Here we have a remarkably strong statement by the Psalmist. Can we call this hyperbole, an exaggeration for emphasis? Jesus said to people that if their hand causes them to sin cut it off (Matthew 5:30). Did He pass around a sword to help them obey Him? Hardly, what He meant was go to extremes to keep from offending.
Now with the Psalmist can we understand that he is saying that he desires God’s presence so much that any others he loves are very far down the list by comparison? I think so. God desires first place in your life and mine or else He will have no place.
Elsewhere the Psalmist says (Psalm 42:2),
“My soul thirsts for God, for the living God.”
Do we have the same experience? Do we even wish the same experience of God? Or are we of a mind set that says we want God in small doses until life gets to be too much and then He can move in significantly?
God has no interest in living at the edge of our existence only to be called in when the going gets tough. Jesus said (Matthew 10:37),
“Anyone who loves his father or mother more than Me is not worthy of Me;
anyone who loves his son or daughter more than Me is not worthy of Me.”
This is a very radical commitment on our part to love Jesus that much. Is He really that worthy of our commitment that He can legitimately call for such allegiance? Who is He anyway to make such a radical claim upon our lives?
Jesus’ call for our commitment requires us to look long and hard at His life and what His character demonstrated when He walked among us. Well, for one thing, it says that “the common people heard Him gladly.” (Mark 12:37). Jesus had great appeal to ordinary people. The well educated in many instances despised Him even though they could not fault His logic or learning.
Then we hear Jesus calling on those who are weary in life to come to Him and find the rest they need. He tells them He is gentle and humble in heart (Matthew 11:28-29).
He also notices the people we might think of as on the edge of society like the poor, widows, little children, immoral people, and so on. The Gospel of Luke especially tells of many such being attended to by Jesus. So, if you feel like a minor player in the game of life, Jesus notices you in particular.
Then He claims to be able to forgive sins, and when people wondered who could forgive sins but God only He proved His point by healing the lame man whose sins He had just forgiven (Luke 5:20-25). Their doctors could not heal the man but Jesus’ power was equal to the task. So He made a claim to be God and do what God only can do.
Then we read of Jesus weeping at the death scene of a man called Lazarus (John 11:35-36). The people recognized that Jesus loved people so much that He wept at such times. Many today believe because Jesus is the same that He still weeps with those who weep.
In John 10:11 we read Jesus’ words where He says that His death was for His sheep. Later in the passage He tells the people He voluntarily dies and rises again on behalf of His people. There is no greater love than to die for someone.

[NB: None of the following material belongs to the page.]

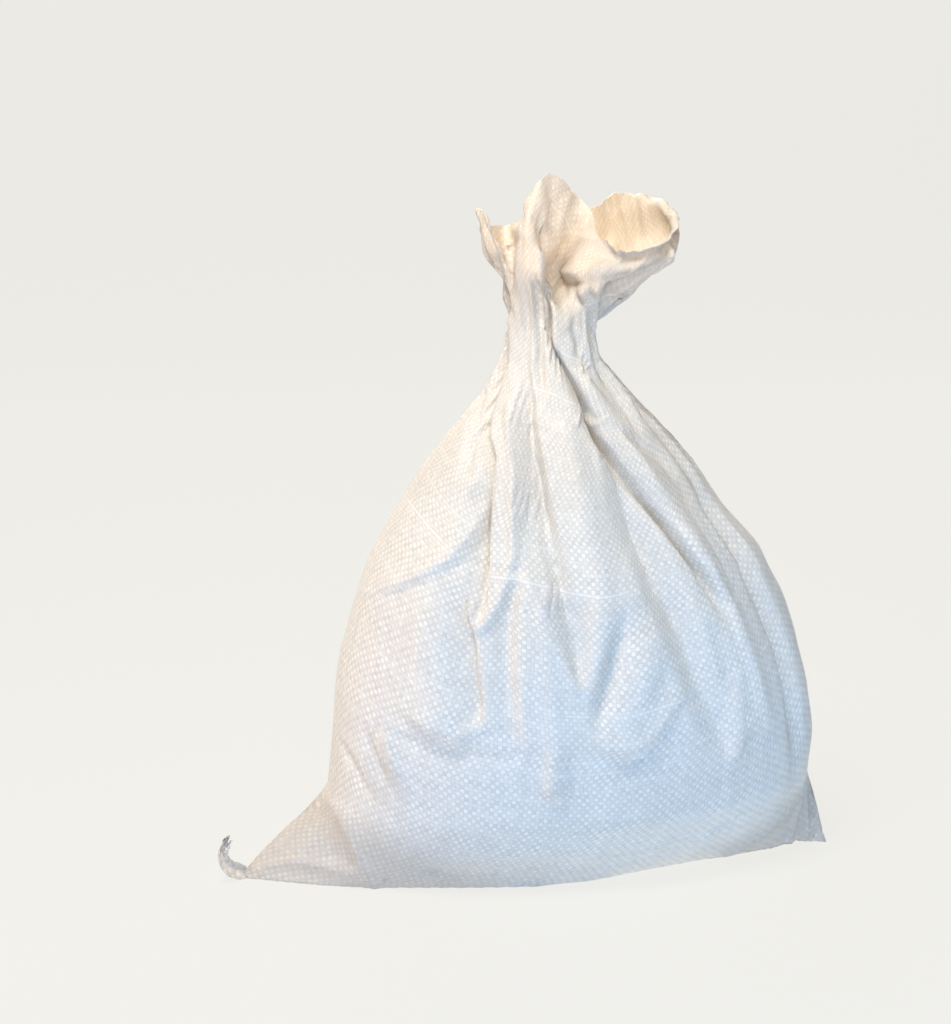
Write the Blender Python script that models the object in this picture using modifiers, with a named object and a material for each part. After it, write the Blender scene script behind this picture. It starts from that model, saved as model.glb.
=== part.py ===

There is so much more that we could say about this remarkable Person. These things are said in order to show you that Jesus deserves our utmost loyalty and love for what He does for us.
Are you one of His people? Have you sought Him for yourself? Do you believe that He can save you from your sins and give you eternal life? If you have already come to Him and accepted His offer of life, then take the time to see how glorious and magnificent He truly is. Then you can sing the words of Anne Cousins:
Oh I am my Beloved’s, and my Beloved is mine,
He brings a poor vile sinner Into His "House of wine."
I stand upon His merit, I know no other stand,
Not e'en where glory dwelleth In Immanuel's land.